[TASK]: From the first line of the data through the line containing "return found", return each line exactly.

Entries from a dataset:
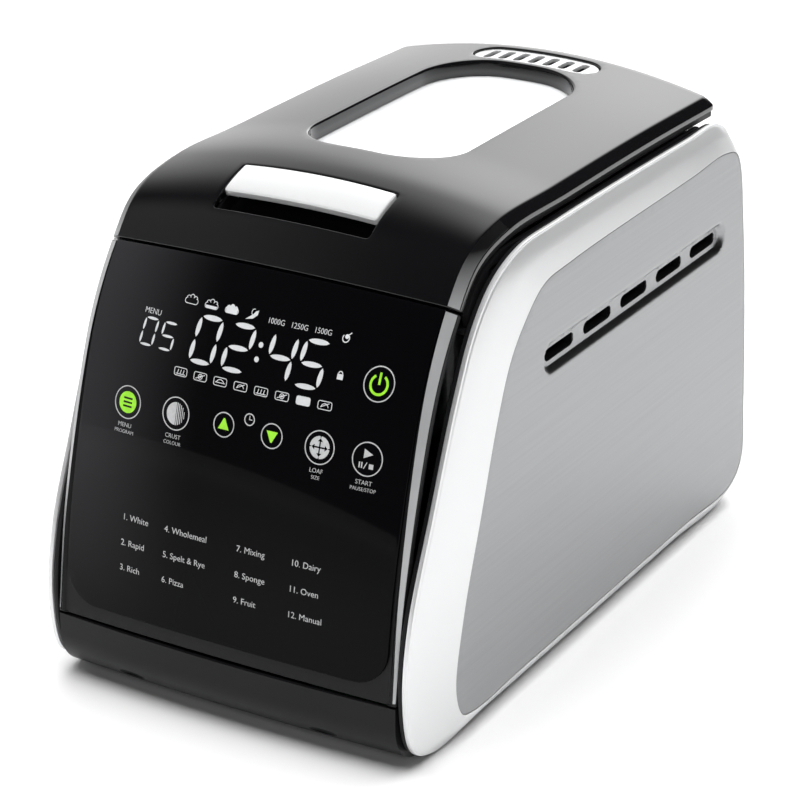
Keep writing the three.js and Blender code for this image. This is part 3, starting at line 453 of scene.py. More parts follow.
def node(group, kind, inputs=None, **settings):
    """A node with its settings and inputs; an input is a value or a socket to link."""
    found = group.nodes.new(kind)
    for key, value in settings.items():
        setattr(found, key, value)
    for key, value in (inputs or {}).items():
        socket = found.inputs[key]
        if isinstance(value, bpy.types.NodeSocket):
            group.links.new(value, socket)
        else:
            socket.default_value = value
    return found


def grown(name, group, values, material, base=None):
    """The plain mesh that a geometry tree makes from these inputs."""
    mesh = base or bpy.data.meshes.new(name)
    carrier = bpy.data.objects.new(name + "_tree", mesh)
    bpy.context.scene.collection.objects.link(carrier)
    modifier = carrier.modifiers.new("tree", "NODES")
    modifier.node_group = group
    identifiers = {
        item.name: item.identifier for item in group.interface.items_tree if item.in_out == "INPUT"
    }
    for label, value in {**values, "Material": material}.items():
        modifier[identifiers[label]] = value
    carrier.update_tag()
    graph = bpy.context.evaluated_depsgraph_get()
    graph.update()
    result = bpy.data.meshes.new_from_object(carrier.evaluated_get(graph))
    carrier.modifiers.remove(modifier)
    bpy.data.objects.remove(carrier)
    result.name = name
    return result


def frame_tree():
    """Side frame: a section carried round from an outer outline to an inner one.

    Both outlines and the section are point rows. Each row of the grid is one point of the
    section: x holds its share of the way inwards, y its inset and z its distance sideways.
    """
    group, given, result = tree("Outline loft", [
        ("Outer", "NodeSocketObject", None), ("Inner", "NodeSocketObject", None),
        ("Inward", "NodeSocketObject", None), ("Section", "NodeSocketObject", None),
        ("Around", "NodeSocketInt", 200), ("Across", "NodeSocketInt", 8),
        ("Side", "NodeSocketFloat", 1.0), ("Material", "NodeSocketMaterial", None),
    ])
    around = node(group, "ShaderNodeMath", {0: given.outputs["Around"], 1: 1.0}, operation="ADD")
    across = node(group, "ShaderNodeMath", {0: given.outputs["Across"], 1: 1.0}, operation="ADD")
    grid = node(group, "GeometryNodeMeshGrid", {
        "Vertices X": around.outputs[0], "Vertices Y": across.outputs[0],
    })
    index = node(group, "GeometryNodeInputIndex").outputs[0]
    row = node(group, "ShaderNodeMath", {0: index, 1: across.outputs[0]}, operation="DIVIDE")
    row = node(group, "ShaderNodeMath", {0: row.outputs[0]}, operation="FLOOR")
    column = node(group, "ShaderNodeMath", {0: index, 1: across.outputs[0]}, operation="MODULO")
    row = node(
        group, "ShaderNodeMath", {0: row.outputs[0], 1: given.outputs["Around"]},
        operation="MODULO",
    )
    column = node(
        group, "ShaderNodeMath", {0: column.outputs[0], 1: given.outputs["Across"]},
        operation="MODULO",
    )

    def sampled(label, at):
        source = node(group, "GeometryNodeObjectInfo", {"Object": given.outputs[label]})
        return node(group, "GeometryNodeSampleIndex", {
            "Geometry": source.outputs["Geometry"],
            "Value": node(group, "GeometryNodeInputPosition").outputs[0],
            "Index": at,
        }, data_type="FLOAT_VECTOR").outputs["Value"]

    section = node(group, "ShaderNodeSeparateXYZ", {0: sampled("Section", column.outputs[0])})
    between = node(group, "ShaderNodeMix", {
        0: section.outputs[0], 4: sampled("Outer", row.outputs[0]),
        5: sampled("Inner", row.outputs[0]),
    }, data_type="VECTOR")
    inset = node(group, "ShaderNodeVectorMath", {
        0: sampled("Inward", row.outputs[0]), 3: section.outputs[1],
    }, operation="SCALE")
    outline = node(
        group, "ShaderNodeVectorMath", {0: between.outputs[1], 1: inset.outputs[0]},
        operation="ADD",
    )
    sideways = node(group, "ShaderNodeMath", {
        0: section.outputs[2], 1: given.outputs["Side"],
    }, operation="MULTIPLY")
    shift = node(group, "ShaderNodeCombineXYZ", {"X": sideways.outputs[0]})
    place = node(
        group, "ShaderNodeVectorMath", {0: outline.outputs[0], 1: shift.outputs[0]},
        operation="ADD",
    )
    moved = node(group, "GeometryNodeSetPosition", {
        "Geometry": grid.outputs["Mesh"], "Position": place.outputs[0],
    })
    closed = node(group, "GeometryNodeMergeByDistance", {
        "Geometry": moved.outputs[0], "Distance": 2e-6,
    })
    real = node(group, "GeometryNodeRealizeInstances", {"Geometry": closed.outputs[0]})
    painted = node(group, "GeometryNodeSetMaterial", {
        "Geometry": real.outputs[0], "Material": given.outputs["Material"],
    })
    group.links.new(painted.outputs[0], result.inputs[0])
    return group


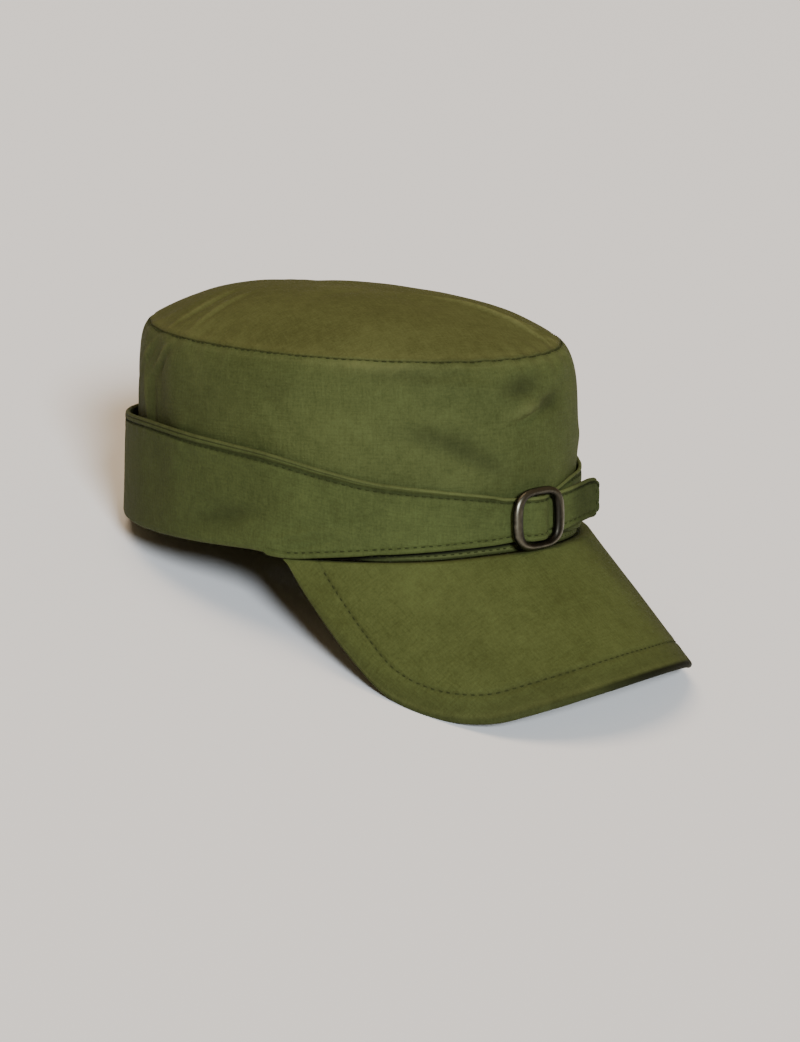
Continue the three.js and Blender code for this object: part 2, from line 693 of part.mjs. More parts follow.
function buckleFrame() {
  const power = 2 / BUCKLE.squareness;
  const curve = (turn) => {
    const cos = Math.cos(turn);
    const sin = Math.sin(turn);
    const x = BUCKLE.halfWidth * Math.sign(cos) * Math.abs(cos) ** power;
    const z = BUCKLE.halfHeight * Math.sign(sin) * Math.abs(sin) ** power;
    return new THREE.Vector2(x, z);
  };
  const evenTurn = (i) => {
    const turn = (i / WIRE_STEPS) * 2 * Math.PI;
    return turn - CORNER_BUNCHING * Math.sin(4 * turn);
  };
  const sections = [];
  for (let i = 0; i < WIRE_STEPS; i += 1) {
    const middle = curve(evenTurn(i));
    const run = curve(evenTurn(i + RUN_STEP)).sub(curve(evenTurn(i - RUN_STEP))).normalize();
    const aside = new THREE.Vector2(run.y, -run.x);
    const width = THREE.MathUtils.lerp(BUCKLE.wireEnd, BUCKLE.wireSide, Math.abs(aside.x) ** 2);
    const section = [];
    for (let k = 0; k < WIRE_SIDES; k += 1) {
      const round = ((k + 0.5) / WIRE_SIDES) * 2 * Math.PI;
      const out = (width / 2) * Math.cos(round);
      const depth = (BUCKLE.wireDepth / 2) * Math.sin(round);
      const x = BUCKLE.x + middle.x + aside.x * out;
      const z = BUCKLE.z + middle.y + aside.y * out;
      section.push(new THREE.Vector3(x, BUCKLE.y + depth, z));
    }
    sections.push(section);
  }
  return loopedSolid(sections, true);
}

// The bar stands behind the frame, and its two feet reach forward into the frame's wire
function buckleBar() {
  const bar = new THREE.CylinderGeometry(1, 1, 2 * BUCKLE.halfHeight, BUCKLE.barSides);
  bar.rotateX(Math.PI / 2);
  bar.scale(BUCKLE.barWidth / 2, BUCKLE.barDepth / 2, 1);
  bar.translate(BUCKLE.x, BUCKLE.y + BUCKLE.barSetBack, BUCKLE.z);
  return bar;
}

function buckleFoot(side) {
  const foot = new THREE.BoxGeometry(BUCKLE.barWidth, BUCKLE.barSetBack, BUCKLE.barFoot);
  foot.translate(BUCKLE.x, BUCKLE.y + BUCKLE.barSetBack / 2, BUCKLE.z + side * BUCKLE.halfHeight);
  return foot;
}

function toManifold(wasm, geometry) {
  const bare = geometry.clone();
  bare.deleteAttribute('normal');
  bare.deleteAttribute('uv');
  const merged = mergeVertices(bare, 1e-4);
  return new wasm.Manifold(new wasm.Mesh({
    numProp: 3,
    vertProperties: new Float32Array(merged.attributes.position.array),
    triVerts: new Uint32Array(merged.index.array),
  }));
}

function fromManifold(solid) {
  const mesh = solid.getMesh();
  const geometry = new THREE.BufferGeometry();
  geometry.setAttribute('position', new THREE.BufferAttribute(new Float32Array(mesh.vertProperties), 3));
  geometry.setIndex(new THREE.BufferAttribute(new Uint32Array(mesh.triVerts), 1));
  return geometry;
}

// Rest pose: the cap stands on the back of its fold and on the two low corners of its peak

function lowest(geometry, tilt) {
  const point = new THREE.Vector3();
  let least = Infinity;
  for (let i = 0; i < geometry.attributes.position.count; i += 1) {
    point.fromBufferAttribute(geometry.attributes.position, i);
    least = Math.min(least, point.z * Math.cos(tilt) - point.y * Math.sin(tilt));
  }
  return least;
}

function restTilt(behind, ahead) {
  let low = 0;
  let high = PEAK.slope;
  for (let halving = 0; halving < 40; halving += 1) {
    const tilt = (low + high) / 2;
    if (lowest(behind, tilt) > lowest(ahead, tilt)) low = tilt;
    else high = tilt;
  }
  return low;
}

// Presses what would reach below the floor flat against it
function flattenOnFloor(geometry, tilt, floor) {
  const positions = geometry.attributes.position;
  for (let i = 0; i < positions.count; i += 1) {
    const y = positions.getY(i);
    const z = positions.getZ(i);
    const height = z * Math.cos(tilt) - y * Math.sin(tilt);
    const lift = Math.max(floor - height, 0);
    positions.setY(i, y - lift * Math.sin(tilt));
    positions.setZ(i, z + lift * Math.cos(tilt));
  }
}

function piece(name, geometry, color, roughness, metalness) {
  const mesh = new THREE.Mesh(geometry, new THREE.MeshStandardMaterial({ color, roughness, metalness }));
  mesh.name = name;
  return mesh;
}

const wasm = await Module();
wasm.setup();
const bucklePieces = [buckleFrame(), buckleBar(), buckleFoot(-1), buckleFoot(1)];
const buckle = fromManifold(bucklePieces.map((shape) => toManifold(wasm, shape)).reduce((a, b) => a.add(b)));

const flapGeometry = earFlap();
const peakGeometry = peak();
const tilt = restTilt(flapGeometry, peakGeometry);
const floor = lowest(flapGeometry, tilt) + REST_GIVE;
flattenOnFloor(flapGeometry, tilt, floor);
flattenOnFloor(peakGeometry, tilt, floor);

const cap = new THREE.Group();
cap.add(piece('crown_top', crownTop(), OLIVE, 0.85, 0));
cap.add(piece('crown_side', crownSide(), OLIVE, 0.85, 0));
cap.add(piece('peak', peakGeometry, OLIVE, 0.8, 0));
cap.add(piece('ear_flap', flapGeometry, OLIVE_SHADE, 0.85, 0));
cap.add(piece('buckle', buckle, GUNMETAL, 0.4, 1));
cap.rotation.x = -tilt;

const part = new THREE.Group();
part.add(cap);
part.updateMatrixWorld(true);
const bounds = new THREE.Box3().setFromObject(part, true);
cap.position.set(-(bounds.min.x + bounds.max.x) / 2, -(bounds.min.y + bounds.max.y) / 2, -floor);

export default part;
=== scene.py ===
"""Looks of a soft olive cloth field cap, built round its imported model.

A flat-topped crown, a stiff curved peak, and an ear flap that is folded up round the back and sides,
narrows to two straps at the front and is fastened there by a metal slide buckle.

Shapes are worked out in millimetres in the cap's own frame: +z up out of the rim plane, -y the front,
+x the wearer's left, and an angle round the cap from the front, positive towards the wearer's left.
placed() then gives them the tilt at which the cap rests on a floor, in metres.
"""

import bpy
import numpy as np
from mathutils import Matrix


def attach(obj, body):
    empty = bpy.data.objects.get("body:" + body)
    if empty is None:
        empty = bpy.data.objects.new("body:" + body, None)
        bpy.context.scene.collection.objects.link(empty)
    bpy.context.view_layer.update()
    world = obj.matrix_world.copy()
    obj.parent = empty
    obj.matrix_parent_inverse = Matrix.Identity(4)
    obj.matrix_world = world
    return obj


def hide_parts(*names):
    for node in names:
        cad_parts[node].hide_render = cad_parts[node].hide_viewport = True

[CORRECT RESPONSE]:
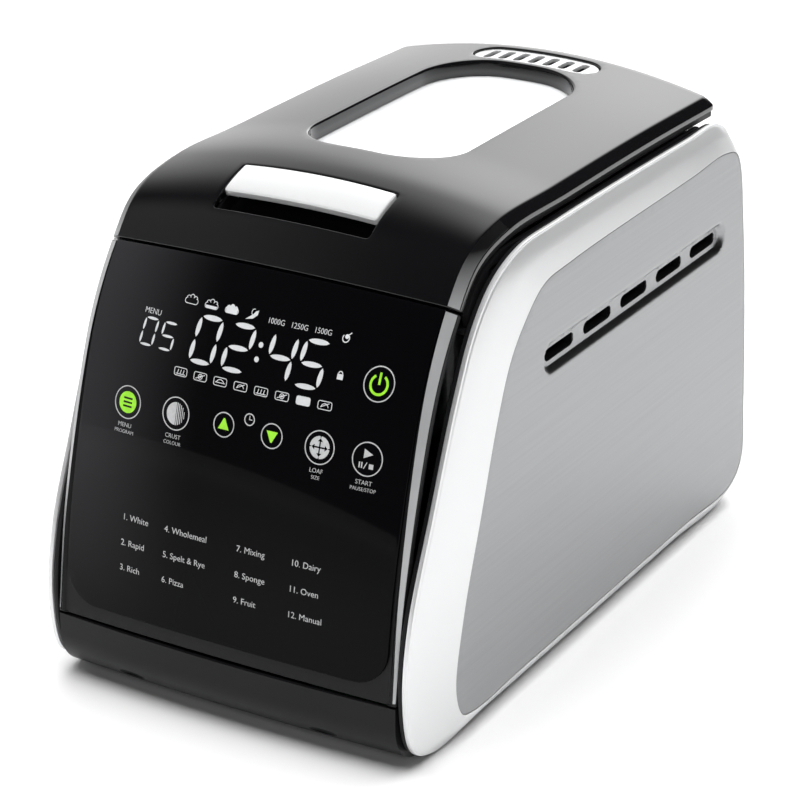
Keep writing the three.js and Blender code for this image. This is part 3, starting at line 453 of scene.py. More parts follow.
def node(group, kind, inputs=None, **settings):
    """A node with its settings and inputs; an input is a value or a socket to link."""
    found = group.nodes.new(kind)
    for key, value in settings.items():
        setattr(found, key, value)
    for key, value in (inputs or {}).items():
        socket = found.inputs[key]
        if isinstance(value, bpy.types.NodeSocket):
            group.links.new(value, socket)
        else:
            socket.default_value = value
    return found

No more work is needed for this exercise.